## GOAL
The records that follow are to be repeated without alteration.

**** RECORDS SUPPLIED ****

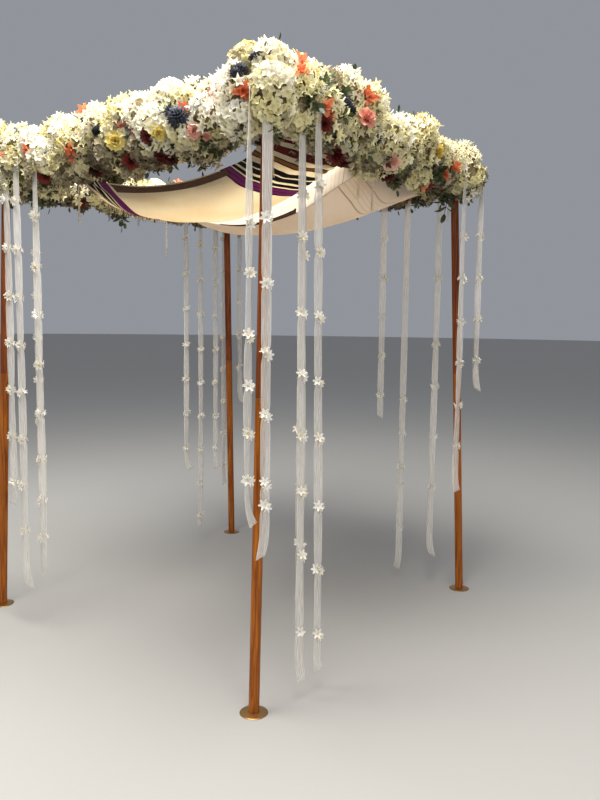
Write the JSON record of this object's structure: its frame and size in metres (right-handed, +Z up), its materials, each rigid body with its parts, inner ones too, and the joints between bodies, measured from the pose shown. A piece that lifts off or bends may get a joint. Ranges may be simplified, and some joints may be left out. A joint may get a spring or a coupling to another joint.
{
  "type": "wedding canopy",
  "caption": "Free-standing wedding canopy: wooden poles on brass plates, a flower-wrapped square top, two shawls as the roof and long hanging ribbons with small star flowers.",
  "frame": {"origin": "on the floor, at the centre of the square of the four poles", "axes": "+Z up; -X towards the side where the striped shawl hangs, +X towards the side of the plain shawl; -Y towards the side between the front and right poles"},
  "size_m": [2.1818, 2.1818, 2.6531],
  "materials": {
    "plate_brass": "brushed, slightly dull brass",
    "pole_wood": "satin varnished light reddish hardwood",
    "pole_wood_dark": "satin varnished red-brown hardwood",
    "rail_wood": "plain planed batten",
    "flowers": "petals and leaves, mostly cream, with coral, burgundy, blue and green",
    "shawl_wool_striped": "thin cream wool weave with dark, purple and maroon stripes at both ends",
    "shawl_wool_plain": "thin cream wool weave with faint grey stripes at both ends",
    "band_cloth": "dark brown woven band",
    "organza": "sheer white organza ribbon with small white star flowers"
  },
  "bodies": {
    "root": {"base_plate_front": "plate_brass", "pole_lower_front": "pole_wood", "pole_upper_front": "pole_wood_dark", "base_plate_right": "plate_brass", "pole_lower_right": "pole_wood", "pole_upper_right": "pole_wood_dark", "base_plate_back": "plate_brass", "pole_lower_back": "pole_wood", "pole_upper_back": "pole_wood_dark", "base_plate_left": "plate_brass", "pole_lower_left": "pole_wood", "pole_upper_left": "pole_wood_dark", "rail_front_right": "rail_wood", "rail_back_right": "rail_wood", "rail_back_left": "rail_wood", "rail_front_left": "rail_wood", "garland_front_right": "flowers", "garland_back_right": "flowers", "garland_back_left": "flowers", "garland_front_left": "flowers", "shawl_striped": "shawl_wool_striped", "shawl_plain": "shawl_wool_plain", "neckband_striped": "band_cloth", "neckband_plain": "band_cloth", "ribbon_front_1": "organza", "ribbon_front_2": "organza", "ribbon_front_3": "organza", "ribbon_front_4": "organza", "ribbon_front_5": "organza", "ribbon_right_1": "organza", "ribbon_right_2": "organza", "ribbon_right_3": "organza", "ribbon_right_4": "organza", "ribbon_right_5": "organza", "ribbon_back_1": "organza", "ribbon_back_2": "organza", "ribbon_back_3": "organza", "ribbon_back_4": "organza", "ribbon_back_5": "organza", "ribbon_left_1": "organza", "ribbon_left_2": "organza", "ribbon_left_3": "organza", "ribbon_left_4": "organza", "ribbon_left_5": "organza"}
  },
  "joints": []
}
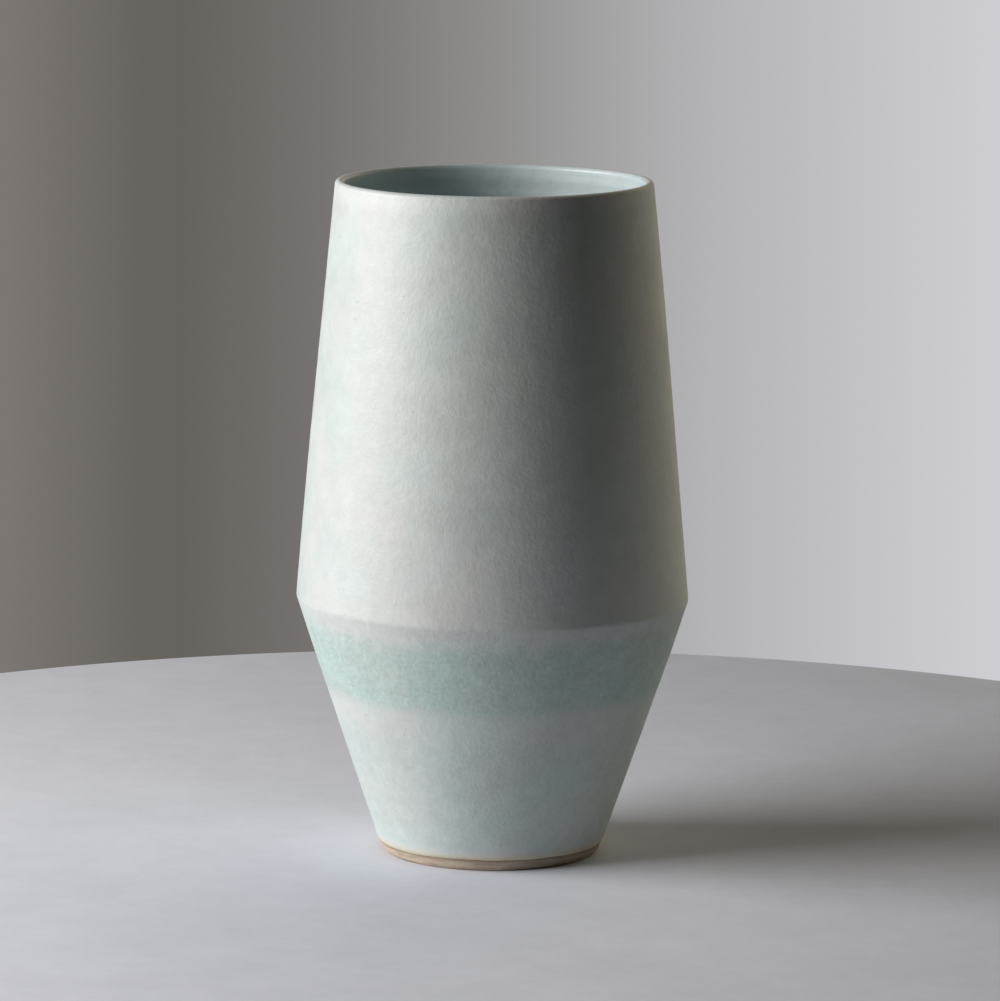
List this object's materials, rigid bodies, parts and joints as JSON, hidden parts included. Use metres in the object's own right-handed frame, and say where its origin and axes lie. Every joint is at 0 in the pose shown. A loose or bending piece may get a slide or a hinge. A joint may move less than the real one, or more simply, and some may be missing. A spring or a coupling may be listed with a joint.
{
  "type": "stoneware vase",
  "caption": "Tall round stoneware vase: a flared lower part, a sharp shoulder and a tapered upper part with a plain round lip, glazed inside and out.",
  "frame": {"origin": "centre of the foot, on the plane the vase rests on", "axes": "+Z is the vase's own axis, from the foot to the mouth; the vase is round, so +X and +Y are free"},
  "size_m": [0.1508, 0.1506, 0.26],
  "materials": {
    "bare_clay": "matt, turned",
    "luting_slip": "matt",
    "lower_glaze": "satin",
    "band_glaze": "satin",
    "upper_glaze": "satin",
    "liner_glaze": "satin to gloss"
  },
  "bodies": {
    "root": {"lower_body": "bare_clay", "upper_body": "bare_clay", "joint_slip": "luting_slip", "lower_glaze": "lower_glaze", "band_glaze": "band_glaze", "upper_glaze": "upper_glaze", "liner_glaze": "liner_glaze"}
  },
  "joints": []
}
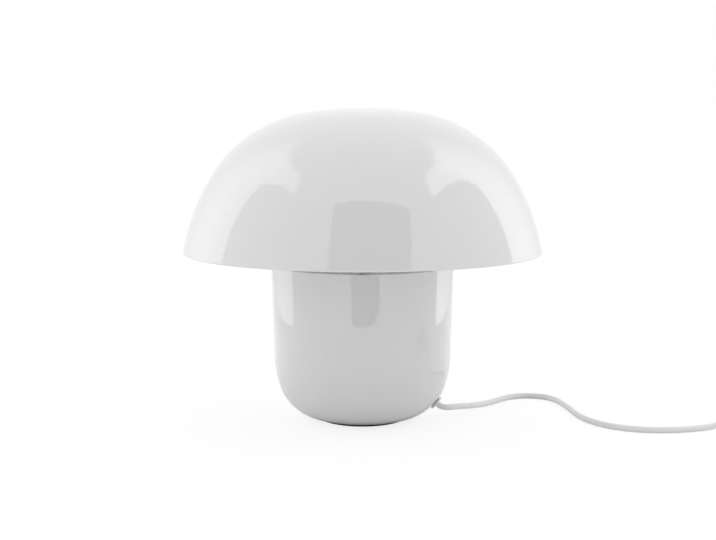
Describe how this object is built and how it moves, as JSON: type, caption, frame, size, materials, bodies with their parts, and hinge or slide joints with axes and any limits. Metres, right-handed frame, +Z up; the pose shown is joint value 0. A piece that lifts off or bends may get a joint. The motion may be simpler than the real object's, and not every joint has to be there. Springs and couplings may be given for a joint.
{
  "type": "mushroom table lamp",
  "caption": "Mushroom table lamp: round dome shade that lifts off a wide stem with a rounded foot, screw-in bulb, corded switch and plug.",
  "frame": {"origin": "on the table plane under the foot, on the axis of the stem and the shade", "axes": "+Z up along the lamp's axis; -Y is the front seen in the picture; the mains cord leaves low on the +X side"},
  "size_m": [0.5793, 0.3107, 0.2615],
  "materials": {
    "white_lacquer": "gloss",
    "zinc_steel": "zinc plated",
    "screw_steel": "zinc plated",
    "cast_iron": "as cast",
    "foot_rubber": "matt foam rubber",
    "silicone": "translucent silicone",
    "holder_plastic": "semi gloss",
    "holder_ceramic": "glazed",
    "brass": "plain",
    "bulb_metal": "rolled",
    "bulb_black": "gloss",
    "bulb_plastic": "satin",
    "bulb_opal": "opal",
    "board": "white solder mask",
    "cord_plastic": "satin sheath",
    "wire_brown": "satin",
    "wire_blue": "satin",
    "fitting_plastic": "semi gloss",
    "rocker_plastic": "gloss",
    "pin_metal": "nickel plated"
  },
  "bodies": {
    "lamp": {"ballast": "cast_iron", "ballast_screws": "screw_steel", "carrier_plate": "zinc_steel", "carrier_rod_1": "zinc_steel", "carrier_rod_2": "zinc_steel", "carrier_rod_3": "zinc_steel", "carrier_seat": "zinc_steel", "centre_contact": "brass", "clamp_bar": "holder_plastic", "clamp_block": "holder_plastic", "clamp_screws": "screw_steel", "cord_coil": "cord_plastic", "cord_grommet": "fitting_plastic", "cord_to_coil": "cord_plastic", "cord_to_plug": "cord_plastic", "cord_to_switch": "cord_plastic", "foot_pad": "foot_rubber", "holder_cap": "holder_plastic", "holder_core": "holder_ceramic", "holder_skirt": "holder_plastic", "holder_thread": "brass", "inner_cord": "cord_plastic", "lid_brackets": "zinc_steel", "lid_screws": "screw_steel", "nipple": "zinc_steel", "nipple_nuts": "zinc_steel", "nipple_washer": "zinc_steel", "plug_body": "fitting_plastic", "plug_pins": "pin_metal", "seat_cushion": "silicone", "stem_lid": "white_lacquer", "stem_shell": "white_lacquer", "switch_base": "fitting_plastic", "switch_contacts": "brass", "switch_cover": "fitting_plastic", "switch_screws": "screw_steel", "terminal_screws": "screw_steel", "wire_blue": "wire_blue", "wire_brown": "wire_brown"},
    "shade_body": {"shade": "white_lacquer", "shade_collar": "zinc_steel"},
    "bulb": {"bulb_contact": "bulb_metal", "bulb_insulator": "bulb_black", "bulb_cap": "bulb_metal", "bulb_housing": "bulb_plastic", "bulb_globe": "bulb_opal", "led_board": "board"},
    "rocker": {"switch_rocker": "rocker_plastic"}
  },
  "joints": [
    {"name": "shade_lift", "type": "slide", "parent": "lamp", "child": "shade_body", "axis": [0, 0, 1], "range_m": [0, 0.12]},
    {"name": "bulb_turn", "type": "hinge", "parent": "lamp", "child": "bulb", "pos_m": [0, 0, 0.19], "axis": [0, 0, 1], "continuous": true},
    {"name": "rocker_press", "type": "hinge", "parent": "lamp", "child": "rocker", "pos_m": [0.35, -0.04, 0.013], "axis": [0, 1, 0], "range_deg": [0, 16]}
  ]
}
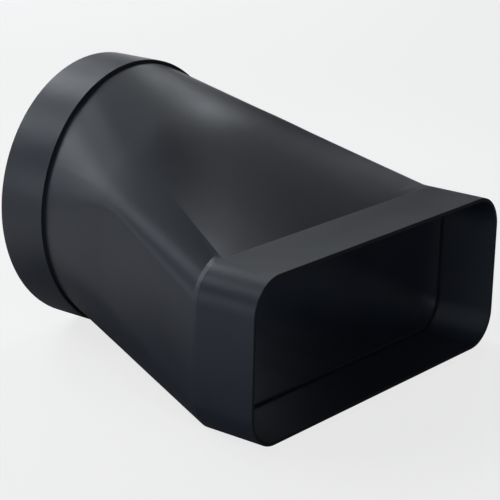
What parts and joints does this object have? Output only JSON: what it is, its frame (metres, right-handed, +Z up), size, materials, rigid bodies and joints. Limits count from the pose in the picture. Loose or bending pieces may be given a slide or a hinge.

****

## FINISHED ANSWER
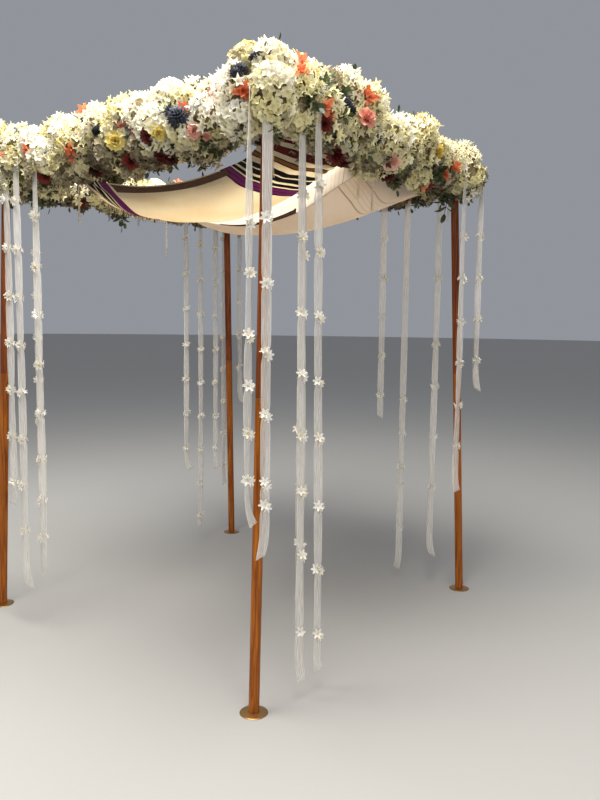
Write the JSON record of this object's structure: its frame and size in metres (right-handed, +Z up), its materials, each rigid body with its parts, inner ones too, and the joints between bodies, measured from the pose shown. A piece that lifts off or bends may get a joint. Ranges may be simplified, and some joints may be left out. A joint may get a spring or a coupling to another joint.
{
  "type": "wedding canopy",
  "caption": "Free-standing wedding canopy: wooden poles on brass plates, a flower-wrapped square top, two shawls as the roof and long hanging ribbons with small star flowers.",
  "frame": {"origin": "on the floor, at the centre of the square of the four poles", "axes": "+Z up; -X towards the side where the striped shawl hangs, +X towards the side of the plain shawl; -Y towards the side between the front and right poles"},
  "size_m": [2.1818, 2.1818, 2.6531],
  "materials": {
    "plate_brass": "brushed, slightly dull brass",
    "pole_wood": "satin varnished light reddish hardwood",
    "pole_wood_dark": "satin varnished red-brown hardwood",
    "rail_wood": "plain planed batten",
    "flowers": "petals and leaves, mostly cream, with coral, burgundy, blue and green",
    "shawl_wool_striped": "thin cream wool weave with dark, purple and maroon stripes at both ends",
    "shawl_wool_plain": "thin cream wool weave with faint grey stripes at both ends",
    "band_cloth": "dark brown woven band",
    "organza": "sheer white organza ribbon with small white star flowers"
  },
  "bodies": {
    "root": {"base_plate_front": "plate_brass", "pole_lower_front": "pole_wood", "pole_upper_front": "pole_wood_dark", "base_plate_right": "plate_brass", "pole_lower_right": "pole_wood", "pole_upper_right": "pole_wood_dark", "base_plate_back": "plate_brass", "pole_lower_back": "pole_wood", "pole_upper_back": "pole_wood_dark", "base_plate_left": "plate_brass", "pole_lower_left": "pole_wood", "pole_upper_left": "pole_wood_dark", "rail_front_right": "rail_wood", "rail_back_right": "rail_wood", "rail_back_left": "rail_wood", "rail_front_left": "rail_wood", "garland_front_right": "flowers", "garland_back_right": "flowers", "garland_back_left": "flowers", "garland_front_left": "flowers", "shawl_striped": "shawl_wool_striped", "shawl_plain": "shawl_wool_plain", "neckband_striped": "band_cloth", "neckband_plain": "band_cloth", "ribbon_front_1": "organza", "ribbon_front_2": "organza", "ribbon_front_3": "organza", "ribbon_front_4": "organza", "ribbon_front_5": "organza", "ribbon_right_1": "organza", "ribbon_right_2": "organza", "ribbon_right_3": "organza", "ribbon_right_4": "organza", "ribbon_right_5": "organza", "ribbon_back_1": "organza", "ribbon_back_2": "organza", "ribbon_back_3": "organza", "ribbon_back_4": "organza", "ribbon_back_5": "organza", "ribbon_left_1": "organza", "ribbon_left_2": "organza", "ribbon_left_3": "organza", "ribbon_left_4": "organza", "ribbon_left_5": "organza"}
  },
  "joints": []
}
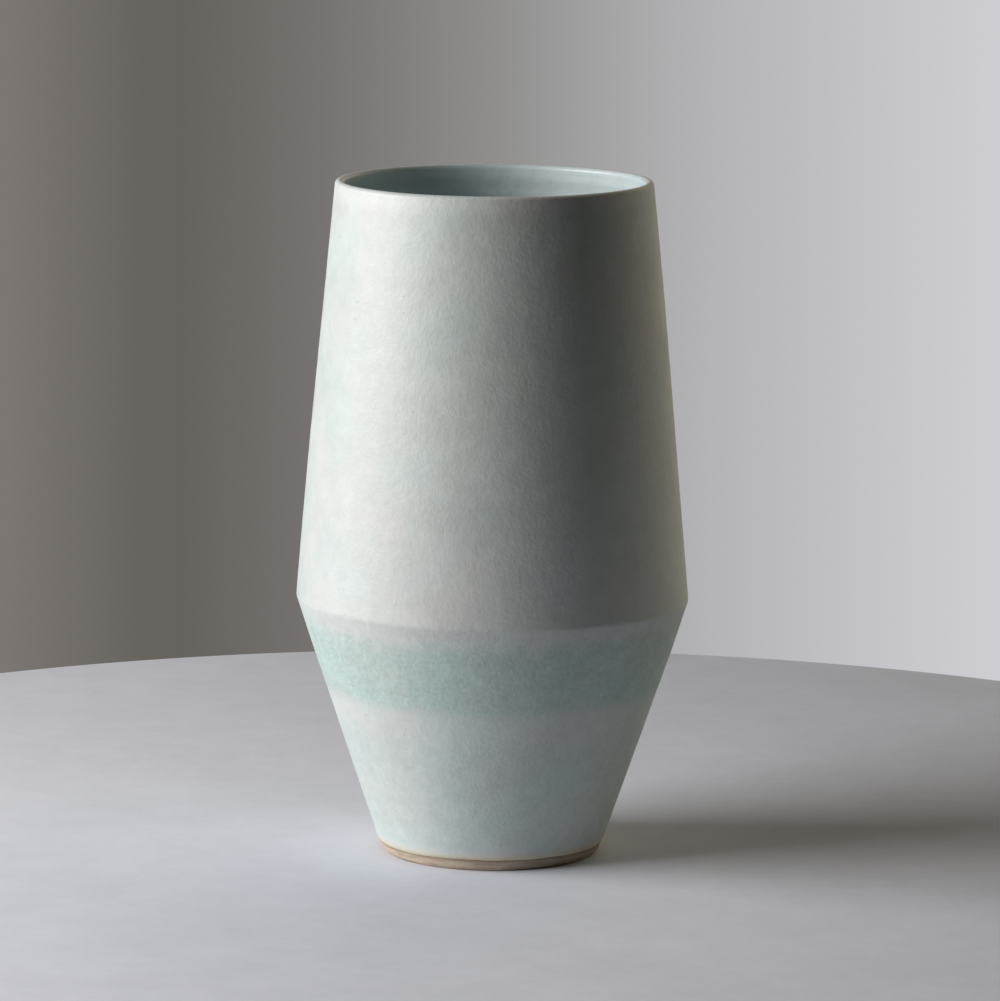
List this object's materials, rigid bodies, parts and joints as JSON, hidden parts included. Use metres in the object's own right-handed frame, and say where its origin and axes lie. Every joint is at 0 in the pose shown. A loose or bending piece may get a slide or a hinge. A joint may move less than the real one, or more simply, and some may be missing. A spring or a coupling may be listed with a joint.
{
  "type": "stoneware vase",
  "caption": "Tall round stoneware vase: a flared lower part, a sharp shoulder and a tapered upper part with a plain round lip, glazed inside and out.",
  "frame": {"origin": "centre of the foot, on the plane the vase rests on", "axes": "+Z is the vase's own axis, from the foot to the mouth; the vase is round, so +X and +Y are free"},
  "size_m": [0.1508, 0.1506, 0.26],
  "materials": {
    "bare_clay": "matt, turned",
    "luting_slip": "matt",
    "lower_glaze": "satin",
    "band_glaze": "satin",
    "upper_glaze": "satin",
    "liner_glaze": "satin to gloss"
  },
  "bodies": {
    "root": {"lower_body": "bare_clay", "upper_body": "bare_clay", "joint_slip": "luting_slip", "lower_glaze": "lower_glaze", "band_glaze": "band_glaze", "upper_glaze": "upper_glaze", "liner_glaze": "liner_glaze"}
  },
  "joints": []
}
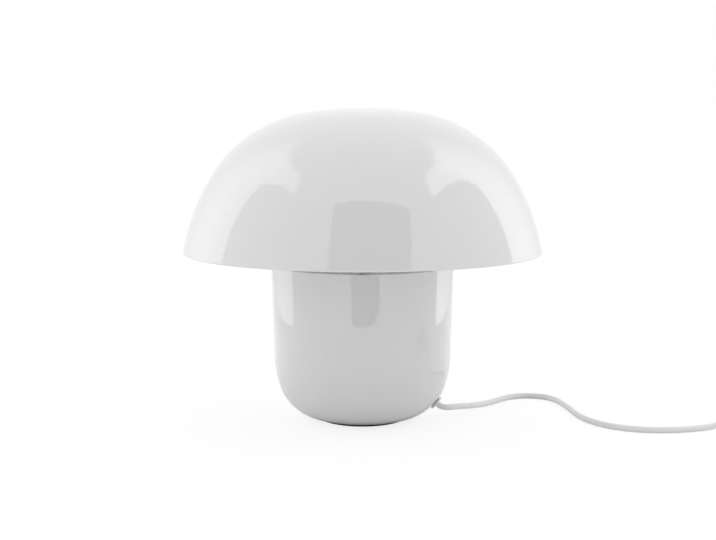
Describe how this object is built and how it moves, as JSON: type, caption, frame, size, materials, bodies with their parts, and hinge or slide joints with axes and any limits. Metres, right-handed frame, +Z up; the pose shown is joint value 0. A piece that lifts off or bends may get a joint. The motion may be simpler than the real object's, and not every joint has to be there. Springs and couplings may be given for a joint.
{
  "type": "mushroom table lamp",
  "caption": "Mushroom table lamp: round dome shade that lifts off a wide stem with a rounded foot, screw-in bulb, corded switch and plug.",
  "frame": {"origin": "on the table plane under the foot, on the axis of the stem and the shade", "axes": "+Z up along the lamp's axis; -Y is the front seen in the picture; the mains cord leaves low on the +X side"},
  "size_m": [0.5793, 0.3107, 0.2615],
  "materials": {
    "white_lacquer": "gloss",
    "zinc_steel": "zinc plated",
    "screw_steel": "zinc plated",
    "cast_iron": "as cast",
    "foot_rubber": "matt foam rubber",
    "silicone": "translucent silicone",
    "holder_plastic": "semi gloss",
    "holder_ceramic": "glazed",
    "brass": "plain",
    "bulb_metal": "rolled",
    "bulb_black": "gloss",
    "bulb_plastic": "satin",
    "bulb_opal": "opal",
    "board": "white solder mask",
    "cord_plastic": "satin sheath",
    "wire_brown": "satin",
    "wire_blue": "satin",
    "fitting_plastic": "semi gloss",
    "rocker_plastic": "gloss",
    "pin_metal": "nickel plated"
  },
  "bodies": {
    "lamp": {"ballast": "cast_iron", "ballast_screws": "screw_steel", "carrier_plate": "zinc_steel", "carrier_rod_1": "zinc_steel", "carrier_rod_2": "zinc_steel", "carrier_rod_3": "zinc_steel", "carrier_seat": "zinc_steel", "centre_contact": "brass", "clamp_bar": "holder_plastic", "clamp_block": "holder_plastic", "clamp_screws": "screw_steel", "cord_coil": "cord_plastic", "cord_grommet": "fitting_plastic", "cord_to_coil": "cord_plastic", "cord_to_plug": "cord_plastic", "cord_to_switch": "cord_plastic", "foot_pad": "foot_rubber", "holder_cap": "holder_plastic", "holder_core": "holder_ceramic", "holder_skirt": "holder_plastic", "holder_thread": "brass", "inner_cord": "cord_plastic", "lid_brackets": "zinc_steel", "lid_screws": "screw_steel", "nipple": "zinc_steel", "nipple_nuts": "zinc_steel", "nipple_washer": "zinc_steel", "plug_body": "fitting_plastic", "plug_pins": "pin_metal", "seat_cushion": "silicone", "stem_lid": "white_lacquer", "stem_shell": "white_lacquer", "switch_base": "fitting_plastic", "switch_contacts": "brass", "switch_cover": "fitting_plastic", "switch_screws": "screw_steel", "terminal_screws": "screw_steel", "wire_blue": "wire_blue", "wire_brown": "wire_brown"},
    "shade_body": {"shade": "white_lacquer", "shade_collar": "zinc_steel"},
    "bulb": {"bulb_contact": "bulb_metal", "bulb_insulator": "bulb_black", "bulb_cap": "bulb_metal", "bulb_housing": "bulb_plastic", "bulb_globe": "bulb_opal", "led_board": "board"},
    "rocker": {"switch_rocker": "rocker_plastic"}
  },
  "joints": [
    {"name": "shade_lift", "type": "slide", "parent": "lamp", "child": "shade_body", "axis": [0, 0, 1], "range_m": [0, 0.12]},
    {"name": "bulb_turn", "type": "hinge", "parent": "lamp", "child": "bulb", "pos_m": [0, 0, 0.19], "axis": [0, 0, 1], "continuous": true},
    {"name": "rocker_press", "type": "hinge", "parent": "lamp", "child": "rocker", "pos_m": [0.35, -0.04, 0.013], "axis": [0, 1, 0], "range_deg": [0, 16]}
  ]
}
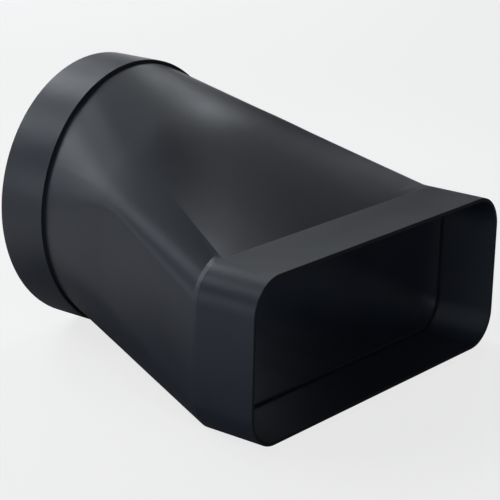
What parts and joints does this object have? Output only JSON: what it is, its frame (metres, right-handed, +Z up), size, materials, rigid bodies and joints. Limits count from the pose in the picture. Loose or bending pieces may be given a slide or a hinge.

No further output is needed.